Ли изгнали с позором, однако погубившая его стратегия — применение химиотерапии для «очистки» организма от остаточных раковых очагов — постепенно приобретала в институте все большую популярность. В своем небольшом испытании Карбон обнаружил, что для рака молочной железы добавление послеоперационной химиотерапии заметно уменьшало уровень рецидивов. Для описания этого типа лечения Карбон и его группа использовали слово «адъювантный» — от латинского слова «помогать». Адъювантная химиотерапия, рассуждал Карбон, может помочь хирургу. Она искоренит любые остаточные очаги злокачественных клеток в теле — по сути, завершит начатый Холстедом гераклов труд по очищению организма от рака.

Однако хирурги не жаждали помощи ни от кого — и менее всего от химиотерапевтов. К середине 1960-х годов большинство хирургов, занимавшихся опухолями молочной железы, видели в химиотерапевтах чужаков и соперников, которым нельзя доверять ни в чем, а уж тем более в улучшении результата операций. И поскольку хирурги господствовали во всем, что касалось рака молочной железы, и первыми принимали всех пациенток, Карбон не мог проводить свои испытания: ему неоткуда было набирать участниц. «Исследование так и не было проведено… разве что на отдельных больных, проходивших мастэктомию в НИО», — вспоминал он.

И все-таки Карбон нашел альтернативу. Когда хирурги отвернулись от него, он обратился к врачу, который сам отвернулся от коллег, — Берни Фишеру, тому самому хирургу, что попал в водоворот противоречий, связанных с испытаниями радикальной хирургии молочной железы. Фишера сразу же заинтересовала идея Карбона, потому что и сам он пытался проводить испытания примерно в том же роде — сочетая химиотерапию с мастэктомией. Однако проект Фишера — проверка сравнительной эффективности радикальной и щадящей мастэктомии — продвигался с трудом, так что не оставалось сил убеждать хирургов принять участие в еще одних испытаниях по сочетанию хирургии и химиотерапии.

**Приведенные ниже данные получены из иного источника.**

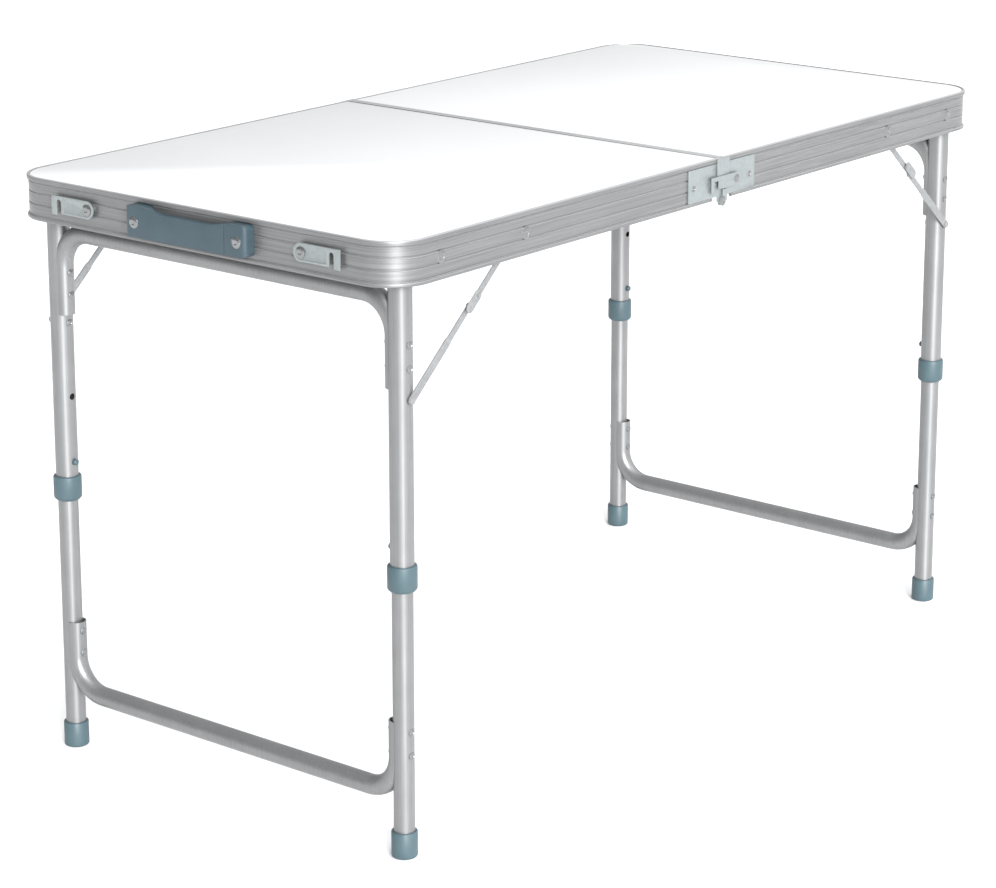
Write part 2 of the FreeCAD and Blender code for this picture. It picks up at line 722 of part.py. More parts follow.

На помощь пришла группа итальянских ученых. В 1972 году, когда Национальный институт онкологии подыскивал место для проведения испытаний адъювантной послеоперационной терапии, Бетесду посетил онколог Джанни Бонадонна. Изысканный утонченный красавец и его безукоризненные миланские костюмы произвели в НИО большое впечатление. Бонадонна узнал, что Де Вита, Канеллос и Карбон испытывают сочетания разнообразных препаратов в лечении поздних стадий рака молочной железы и уже нашли многообещающую смесь: цитоксан (близкий родственник азотистого иприта), метотрексат (вариант фарберовского аметоптерина) и флюороурацил (ингибитор синтеза ДНК). Эта схема лечения, получившая сокращение ЦМФ, вызывала относительно легкие побочные эффекты, однако была достаточно активна против микроскопических опухолей — идеальное сочетание для адъювантной терапии рака молочной железы.

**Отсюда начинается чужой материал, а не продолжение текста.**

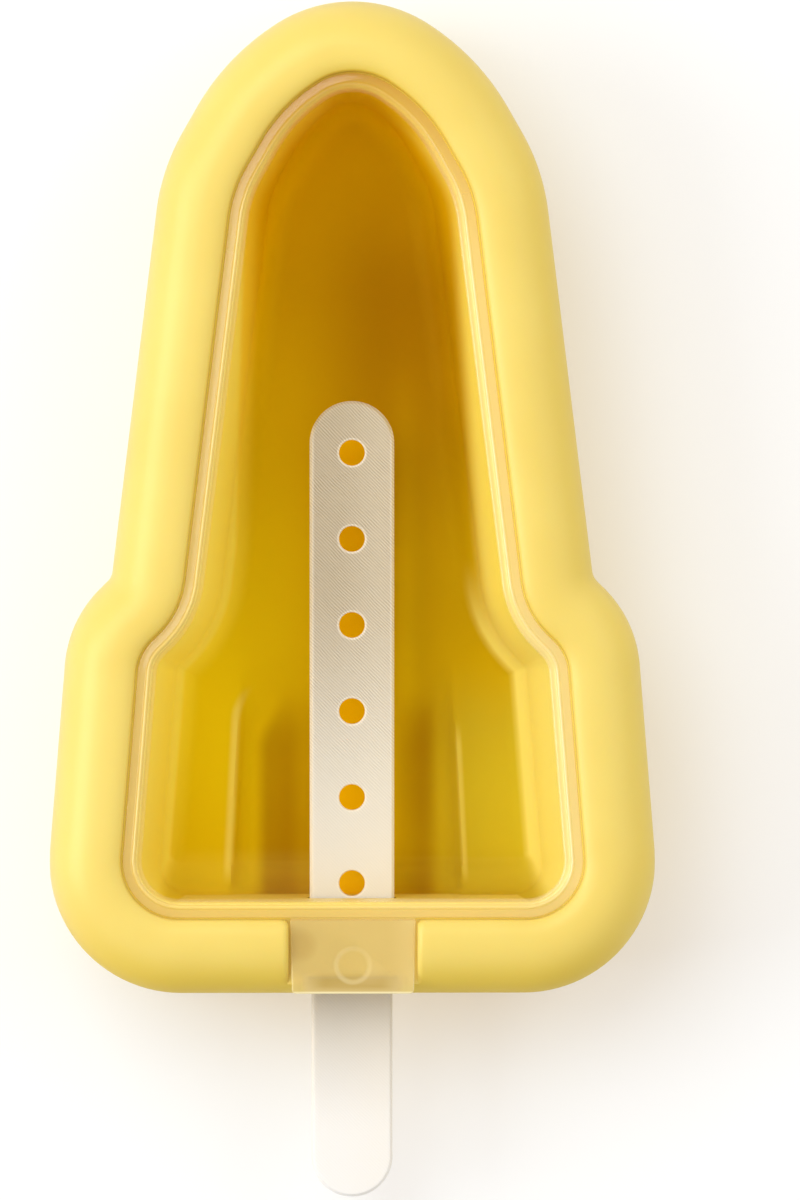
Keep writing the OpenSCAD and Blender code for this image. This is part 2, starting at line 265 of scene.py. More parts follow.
def fill_mesh(name, points, face_tables):
    """A mesh from an array of points, in millimetres from the mouth's front edge, and a list of tables
    of point numbers, one row for each face. Points that fall together are merged."""
    mesh = bpy.data.meshes.new(name)
    corners = np.concatenate([table.ravel() for table in face_tables])
    sizes = np.concatenate([np.full(len(table), table.shape[1]) for table in face_tables])
    mesh.vertices.add(len(points))
    places = (points - [0, MIDDLE, 0]) * MM
    mesh.vertices.foreach_set("co", places.astype(np.float32).ravel())
    mesh.loops.add(len(corners))
    mesh.loops.foreach_set("vertex_index", corners.astype(np.int32))
    mesh.polygons.add(len(sizes))
    mesh.polygons.foreach_set("loop_start", (np.cumsum(sizes) - sizes).astype(np.int32))
    mesh.update(calc_edges=True)
    tidy = bmesh.new()
    tidy.from_mesh(mesh)
    bmesh.ops.remove_doubles(tidy, verts=tidy.verts, dist=0.002 * MM)
    bmesh.ops.dissolve_degenerate(tidy, edges=tidy.edges, dist=0.001 * MM)
    bmesh.ops.recalc_face_normals(tidy, faces=tidy.faces)
    tidy.to_mesh(mesh)
    tidy.free()
    return mesh


def stacked(name, lines):
    """A body from closed lines with equally many points, each end closed by one face."""
    count = len(lines[0])
    caps = [np.arange(count)[None, ::-1], np.arange(count)[None, :] + (len(lines) - 1) * count]
    return fill_mesh(name, np.vstack(lines), [bands(len(lines), count)] + caps)


def combine(piece, other, operation):
    """Adds the other mesh to the piece or cuts it away, and leaves only the result."""
    tool = add_object(other)
    step = piece.modifiers.new("step", "BOOLEAN")
    step.operation = operation
    step.solver = "EXACT"
    step.object = tool
    bpy.context.view_layer.update()
    made = bpy.data.meshes.new_from_object(piece.evaluated_get(bpy.context.evaluated_depsgraph_get()))
    piece.modifiers.clear()
    old = piece.data
    made.name = old.name
    piece.data = made
    bpy.data.meshes.remove(old)
    bpy.data.objects.remove(tool)
    bpy.data.meshes.remove(other)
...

Бонадонна работал в Институте опухолей, крупном онкологическом центре в Милане, где водил близкую дружбу с ведущим хирургом-маммологом, Умберто Веронези. Поддавшись убеждениям Карбона, все еще пытающегося провести аналогичные испытания в США, Бонадонна и Веронези, единственная на тот момент дружественная пара хирург — химиотерапевт, предложили начать масштабное рандомизированное испытание для проверки действия послеоперационной химиотерапии на ранних стадиях рака молочной железы. НИО немедленно заключил с ними контракт. Ирония этого союза едва ли избежала внимания исследователей: внутренние разногласия, пронизавшие онкологическую медицину США, заставили Национальный институт онкологии спонсировать крупнейшие испытания цитотоксической терапии за рубежом.